## [What the exercise asks]
Only the lines starting at the one with "Model this object" and ending at the one with "from math import" should be copied, exactly and with both ends kept.

## [Available records]
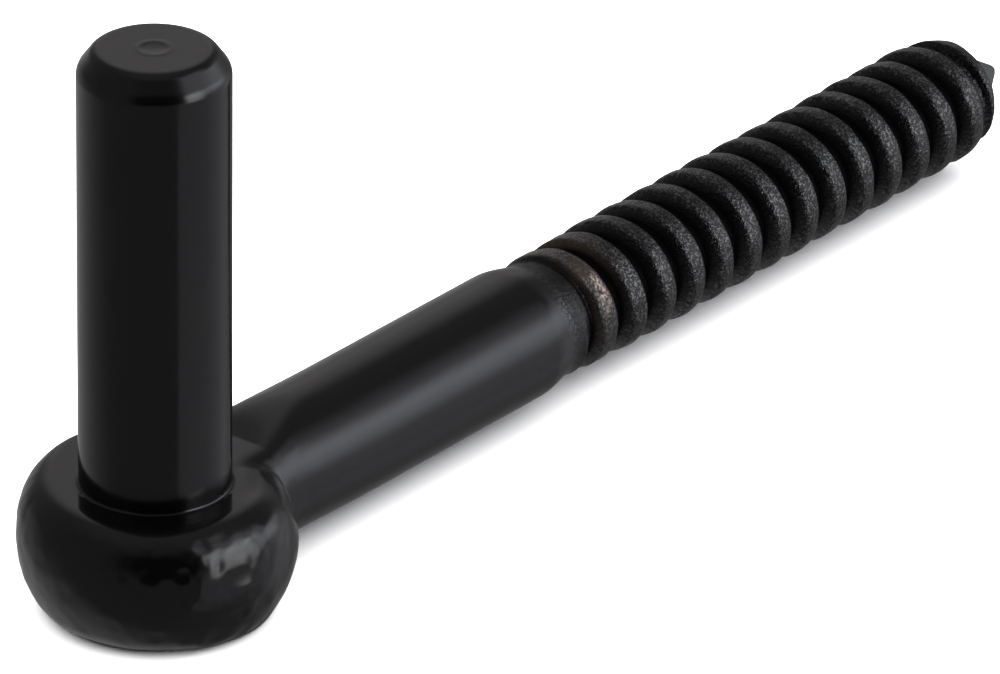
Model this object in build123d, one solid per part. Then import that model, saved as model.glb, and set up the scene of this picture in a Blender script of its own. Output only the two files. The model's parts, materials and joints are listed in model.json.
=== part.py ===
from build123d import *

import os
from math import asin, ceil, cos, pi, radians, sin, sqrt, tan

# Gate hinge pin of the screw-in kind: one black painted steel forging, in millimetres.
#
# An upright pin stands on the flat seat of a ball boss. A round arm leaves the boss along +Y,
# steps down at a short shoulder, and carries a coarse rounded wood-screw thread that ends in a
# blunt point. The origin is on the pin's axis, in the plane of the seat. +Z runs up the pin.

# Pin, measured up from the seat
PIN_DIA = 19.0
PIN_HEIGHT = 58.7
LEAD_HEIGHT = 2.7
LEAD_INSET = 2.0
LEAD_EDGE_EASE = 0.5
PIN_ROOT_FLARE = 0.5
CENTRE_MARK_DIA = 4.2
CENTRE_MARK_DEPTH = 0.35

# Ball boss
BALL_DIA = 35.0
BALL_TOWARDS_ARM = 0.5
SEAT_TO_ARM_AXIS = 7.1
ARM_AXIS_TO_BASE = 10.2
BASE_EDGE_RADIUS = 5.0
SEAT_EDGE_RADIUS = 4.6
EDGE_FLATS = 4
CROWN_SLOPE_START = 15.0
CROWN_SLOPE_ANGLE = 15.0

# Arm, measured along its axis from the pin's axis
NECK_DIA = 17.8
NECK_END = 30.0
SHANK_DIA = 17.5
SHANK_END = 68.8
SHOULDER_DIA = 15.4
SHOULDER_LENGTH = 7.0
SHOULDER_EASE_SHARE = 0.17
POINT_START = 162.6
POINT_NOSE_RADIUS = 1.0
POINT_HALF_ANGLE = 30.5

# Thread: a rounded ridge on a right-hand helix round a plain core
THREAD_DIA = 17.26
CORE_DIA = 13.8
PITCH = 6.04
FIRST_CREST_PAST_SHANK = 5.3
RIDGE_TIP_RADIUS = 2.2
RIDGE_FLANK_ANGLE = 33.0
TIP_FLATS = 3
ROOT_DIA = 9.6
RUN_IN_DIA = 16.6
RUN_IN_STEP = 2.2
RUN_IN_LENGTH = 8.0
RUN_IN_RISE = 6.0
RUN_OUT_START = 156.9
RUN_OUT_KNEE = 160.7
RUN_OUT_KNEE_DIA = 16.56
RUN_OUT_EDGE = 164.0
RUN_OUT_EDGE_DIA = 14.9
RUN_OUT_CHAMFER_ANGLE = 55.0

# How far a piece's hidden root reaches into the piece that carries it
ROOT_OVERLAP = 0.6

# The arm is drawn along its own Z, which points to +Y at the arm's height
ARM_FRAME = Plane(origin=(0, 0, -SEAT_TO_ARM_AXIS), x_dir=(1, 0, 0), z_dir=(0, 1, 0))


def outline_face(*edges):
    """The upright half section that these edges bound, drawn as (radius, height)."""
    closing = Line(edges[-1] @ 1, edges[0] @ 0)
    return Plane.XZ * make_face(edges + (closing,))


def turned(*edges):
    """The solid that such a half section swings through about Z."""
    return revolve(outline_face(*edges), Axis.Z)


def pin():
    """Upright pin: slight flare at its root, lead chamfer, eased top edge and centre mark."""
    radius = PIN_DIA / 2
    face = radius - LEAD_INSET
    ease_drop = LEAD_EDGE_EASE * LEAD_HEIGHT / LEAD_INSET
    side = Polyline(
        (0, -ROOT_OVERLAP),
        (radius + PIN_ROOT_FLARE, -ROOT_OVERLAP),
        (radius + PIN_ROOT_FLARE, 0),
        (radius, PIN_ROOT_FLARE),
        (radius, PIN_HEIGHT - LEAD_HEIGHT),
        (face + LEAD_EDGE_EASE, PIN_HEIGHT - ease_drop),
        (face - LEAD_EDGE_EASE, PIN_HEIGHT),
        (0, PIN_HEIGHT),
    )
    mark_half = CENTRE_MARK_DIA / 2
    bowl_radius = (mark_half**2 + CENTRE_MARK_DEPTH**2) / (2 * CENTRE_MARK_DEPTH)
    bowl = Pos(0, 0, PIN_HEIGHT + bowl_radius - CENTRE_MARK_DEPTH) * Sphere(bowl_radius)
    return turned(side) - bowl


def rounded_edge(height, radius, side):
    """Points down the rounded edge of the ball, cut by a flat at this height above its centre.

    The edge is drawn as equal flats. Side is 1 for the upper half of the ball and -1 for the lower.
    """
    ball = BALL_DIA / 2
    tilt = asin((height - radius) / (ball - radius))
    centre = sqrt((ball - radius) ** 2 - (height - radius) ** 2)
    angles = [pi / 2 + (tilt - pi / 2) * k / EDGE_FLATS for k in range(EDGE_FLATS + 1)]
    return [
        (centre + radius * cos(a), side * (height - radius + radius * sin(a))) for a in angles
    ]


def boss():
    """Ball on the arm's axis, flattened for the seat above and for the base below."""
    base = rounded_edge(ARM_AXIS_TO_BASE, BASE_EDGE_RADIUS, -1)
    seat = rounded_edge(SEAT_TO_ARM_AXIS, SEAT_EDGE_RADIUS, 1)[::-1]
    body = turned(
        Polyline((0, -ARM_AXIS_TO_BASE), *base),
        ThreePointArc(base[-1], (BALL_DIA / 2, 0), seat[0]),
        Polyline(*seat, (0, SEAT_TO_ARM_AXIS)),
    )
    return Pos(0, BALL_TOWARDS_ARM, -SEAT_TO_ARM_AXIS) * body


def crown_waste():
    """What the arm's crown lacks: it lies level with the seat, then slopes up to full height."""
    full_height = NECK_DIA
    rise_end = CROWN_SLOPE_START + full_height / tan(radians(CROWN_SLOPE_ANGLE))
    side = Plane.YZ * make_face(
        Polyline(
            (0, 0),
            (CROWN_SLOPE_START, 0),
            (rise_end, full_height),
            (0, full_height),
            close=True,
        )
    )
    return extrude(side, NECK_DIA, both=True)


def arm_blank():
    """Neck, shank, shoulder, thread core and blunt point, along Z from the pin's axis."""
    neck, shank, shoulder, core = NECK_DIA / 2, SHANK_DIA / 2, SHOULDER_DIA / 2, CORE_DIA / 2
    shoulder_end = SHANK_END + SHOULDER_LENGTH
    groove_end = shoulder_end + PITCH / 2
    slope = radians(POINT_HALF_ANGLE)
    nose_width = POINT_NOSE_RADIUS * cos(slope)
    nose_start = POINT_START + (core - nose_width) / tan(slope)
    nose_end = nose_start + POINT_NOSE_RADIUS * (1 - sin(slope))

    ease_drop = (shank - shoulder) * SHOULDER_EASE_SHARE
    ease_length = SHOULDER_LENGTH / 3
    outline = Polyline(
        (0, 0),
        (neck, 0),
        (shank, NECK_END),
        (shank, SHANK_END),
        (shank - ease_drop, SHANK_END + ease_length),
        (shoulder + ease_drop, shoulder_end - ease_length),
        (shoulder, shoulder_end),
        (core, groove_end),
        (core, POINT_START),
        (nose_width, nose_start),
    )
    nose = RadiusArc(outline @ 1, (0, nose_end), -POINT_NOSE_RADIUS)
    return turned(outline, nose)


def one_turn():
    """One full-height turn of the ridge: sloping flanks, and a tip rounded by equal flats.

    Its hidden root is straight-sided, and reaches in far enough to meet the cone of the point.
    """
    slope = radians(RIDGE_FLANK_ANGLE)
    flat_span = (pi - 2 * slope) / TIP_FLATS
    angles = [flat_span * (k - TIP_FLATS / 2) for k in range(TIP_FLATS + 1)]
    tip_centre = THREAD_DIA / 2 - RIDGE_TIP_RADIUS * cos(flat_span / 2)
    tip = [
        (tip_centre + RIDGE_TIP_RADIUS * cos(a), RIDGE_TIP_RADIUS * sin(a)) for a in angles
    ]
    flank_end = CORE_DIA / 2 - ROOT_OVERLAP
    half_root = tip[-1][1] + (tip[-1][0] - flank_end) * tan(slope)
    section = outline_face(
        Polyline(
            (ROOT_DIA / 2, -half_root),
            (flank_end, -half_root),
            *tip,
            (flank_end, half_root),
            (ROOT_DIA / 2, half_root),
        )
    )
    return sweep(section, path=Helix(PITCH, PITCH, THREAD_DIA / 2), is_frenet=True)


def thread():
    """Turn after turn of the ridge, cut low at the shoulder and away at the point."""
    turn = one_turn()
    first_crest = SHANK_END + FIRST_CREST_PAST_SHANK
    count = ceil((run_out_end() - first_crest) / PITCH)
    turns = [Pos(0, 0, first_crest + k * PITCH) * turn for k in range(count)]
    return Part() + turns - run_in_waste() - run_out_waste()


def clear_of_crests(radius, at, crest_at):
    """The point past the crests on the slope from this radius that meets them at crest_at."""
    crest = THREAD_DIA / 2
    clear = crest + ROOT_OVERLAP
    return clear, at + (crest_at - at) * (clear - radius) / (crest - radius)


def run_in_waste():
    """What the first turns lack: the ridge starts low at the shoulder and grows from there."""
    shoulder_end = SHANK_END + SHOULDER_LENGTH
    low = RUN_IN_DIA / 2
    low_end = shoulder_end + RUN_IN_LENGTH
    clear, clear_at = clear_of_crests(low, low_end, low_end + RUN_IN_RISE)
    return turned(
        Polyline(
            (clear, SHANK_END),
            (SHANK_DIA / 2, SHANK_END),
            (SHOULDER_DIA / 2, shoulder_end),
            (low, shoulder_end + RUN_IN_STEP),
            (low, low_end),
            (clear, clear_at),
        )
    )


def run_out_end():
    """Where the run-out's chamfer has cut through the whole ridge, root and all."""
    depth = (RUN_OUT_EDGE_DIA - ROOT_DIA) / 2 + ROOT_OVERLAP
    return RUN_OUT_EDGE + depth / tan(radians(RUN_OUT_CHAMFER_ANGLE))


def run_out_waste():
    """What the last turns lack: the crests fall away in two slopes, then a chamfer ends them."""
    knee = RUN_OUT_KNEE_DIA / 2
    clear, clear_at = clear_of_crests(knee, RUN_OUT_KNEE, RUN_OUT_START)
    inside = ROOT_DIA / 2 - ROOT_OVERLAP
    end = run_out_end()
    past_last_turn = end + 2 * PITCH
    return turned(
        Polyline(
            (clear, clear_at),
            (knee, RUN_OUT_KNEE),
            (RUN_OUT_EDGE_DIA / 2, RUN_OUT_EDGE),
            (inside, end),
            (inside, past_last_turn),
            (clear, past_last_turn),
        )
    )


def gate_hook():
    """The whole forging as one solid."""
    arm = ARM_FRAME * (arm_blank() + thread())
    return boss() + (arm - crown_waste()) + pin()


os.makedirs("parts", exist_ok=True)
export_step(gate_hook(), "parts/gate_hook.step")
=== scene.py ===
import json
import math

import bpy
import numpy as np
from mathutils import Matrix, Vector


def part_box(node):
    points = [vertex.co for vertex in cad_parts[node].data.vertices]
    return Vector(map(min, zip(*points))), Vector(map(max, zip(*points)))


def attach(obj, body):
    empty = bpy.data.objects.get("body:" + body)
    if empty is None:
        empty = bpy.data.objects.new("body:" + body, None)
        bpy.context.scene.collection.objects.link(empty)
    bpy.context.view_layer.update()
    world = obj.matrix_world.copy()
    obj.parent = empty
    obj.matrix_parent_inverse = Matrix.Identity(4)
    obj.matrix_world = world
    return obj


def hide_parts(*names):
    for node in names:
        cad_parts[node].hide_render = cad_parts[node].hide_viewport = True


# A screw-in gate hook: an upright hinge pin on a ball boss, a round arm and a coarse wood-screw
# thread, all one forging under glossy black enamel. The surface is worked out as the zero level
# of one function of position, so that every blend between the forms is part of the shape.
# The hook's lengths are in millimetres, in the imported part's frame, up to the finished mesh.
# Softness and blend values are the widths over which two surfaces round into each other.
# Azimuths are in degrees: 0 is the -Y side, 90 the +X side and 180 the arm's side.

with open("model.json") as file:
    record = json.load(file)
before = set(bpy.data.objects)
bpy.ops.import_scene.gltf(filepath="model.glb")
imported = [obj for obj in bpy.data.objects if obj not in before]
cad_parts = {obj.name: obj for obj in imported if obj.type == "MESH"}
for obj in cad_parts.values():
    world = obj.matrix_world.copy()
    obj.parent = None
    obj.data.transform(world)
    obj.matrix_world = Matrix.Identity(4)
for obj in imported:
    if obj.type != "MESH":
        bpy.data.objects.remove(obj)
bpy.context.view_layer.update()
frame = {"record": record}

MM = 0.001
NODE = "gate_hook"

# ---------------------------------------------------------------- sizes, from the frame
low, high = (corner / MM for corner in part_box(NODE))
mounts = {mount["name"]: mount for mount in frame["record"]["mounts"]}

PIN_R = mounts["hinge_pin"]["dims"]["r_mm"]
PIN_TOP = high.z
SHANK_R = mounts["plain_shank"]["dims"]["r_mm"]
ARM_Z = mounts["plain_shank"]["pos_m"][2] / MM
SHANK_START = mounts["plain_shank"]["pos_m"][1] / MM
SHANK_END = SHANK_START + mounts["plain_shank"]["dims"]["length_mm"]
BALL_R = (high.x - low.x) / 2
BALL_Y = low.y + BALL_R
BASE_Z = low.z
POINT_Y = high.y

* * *

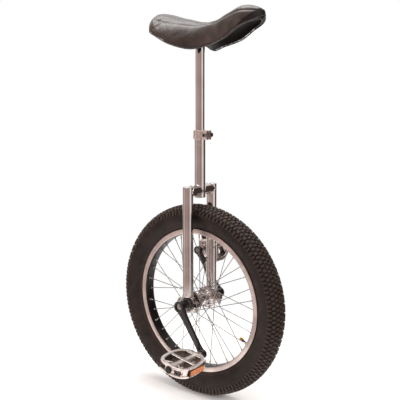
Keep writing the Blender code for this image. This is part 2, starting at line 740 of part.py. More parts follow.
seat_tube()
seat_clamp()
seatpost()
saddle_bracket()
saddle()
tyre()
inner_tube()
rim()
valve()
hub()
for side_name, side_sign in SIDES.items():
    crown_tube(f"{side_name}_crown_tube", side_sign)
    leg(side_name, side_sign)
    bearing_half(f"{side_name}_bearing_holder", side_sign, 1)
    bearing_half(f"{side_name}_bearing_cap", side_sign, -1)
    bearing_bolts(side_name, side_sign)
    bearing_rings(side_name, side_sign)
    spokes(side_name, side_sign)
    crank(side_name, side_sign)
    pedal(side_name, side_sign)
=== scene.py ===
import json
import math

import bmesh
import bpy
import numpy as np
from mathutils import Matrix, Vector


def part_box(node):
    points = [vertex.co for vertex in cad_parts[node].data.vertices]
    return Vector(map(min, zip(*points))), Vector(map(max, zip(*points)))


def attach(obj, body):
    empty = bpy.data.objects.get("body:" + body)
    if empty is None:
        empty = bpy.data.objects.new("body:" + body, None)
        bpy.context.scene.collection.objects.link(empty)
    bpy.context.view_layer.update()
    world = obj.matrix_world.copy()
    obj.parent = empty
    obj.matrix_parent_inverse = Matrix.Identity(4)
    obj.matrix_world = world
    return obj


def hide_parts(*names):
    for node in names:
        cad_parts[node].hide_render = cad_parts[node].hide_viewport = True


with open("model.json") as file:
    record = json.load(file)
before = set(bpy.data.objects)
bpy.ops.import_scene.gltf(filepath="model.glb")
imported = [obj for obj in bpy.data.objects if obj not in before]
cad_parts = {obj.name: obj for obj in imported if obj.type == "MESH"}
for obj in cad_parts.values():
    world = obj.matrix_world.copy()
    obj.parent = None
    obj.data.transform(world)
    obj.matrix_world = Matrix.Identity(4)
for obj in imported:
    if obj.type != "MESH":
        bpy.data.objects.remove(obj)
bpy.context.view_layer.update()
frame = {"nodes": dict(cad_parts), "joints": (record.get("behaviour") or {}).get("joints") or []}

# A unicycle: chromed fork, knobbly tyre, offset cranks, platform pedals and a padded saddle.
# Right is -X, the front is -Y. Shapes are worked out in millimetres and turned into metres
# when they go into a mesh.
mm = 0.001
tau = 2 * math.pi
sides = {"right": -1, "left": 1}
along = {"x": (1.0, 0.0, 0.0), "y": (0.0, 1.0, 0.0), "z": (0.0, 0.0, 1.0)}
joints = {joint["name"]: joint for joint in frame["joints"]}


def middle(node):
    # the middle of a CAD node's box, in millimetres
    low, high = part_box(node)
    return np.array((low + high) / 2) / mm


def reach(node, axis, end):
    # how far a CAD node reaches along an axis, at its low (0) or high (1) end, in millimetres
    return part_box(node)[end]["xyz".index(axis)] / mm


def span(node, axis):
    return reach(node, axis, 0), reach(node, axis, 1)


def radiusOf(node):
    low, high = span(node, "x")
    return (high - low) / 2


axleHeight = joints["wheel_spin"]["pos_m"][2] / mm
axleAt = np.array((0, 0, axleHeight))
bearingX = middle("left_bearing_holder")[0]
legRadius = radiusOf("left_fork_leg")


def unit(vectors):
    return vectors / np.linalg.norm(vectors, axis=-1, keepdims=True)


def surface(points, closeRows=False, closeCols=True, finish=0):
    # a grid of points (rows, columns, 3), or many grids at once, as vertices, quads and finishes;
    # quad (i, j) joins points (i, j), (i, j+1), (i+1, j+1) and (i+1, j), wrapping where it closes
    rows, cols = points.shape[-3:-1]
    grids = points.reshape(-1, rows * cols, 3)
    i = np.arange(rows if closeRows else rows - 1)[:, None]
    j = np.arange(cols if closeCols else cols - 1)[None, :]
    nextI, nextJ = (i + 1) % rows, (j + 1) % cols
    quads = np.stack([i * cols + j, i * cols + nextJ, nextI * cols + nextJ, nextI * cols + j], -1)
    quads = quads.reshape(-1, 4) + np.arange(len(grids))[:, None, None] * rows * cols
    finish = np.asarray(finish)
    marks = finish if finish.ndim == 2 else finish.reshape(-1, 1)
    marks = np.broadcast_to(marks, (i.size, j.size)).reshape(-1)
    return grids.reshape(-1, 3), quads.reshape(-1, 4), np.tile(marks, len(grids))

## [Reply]
Model this object in build123d, one solid per part. Then import that model, saved as model.glb, and set up the scene of this picture in a Blender script of its own. Output only the two files. The model's parts, materials and joints are listed in model.json.
=== part.py ===
from build123d import *

import os
from math import asin, ceil, cos, pi, radians, sin, sqrt, tan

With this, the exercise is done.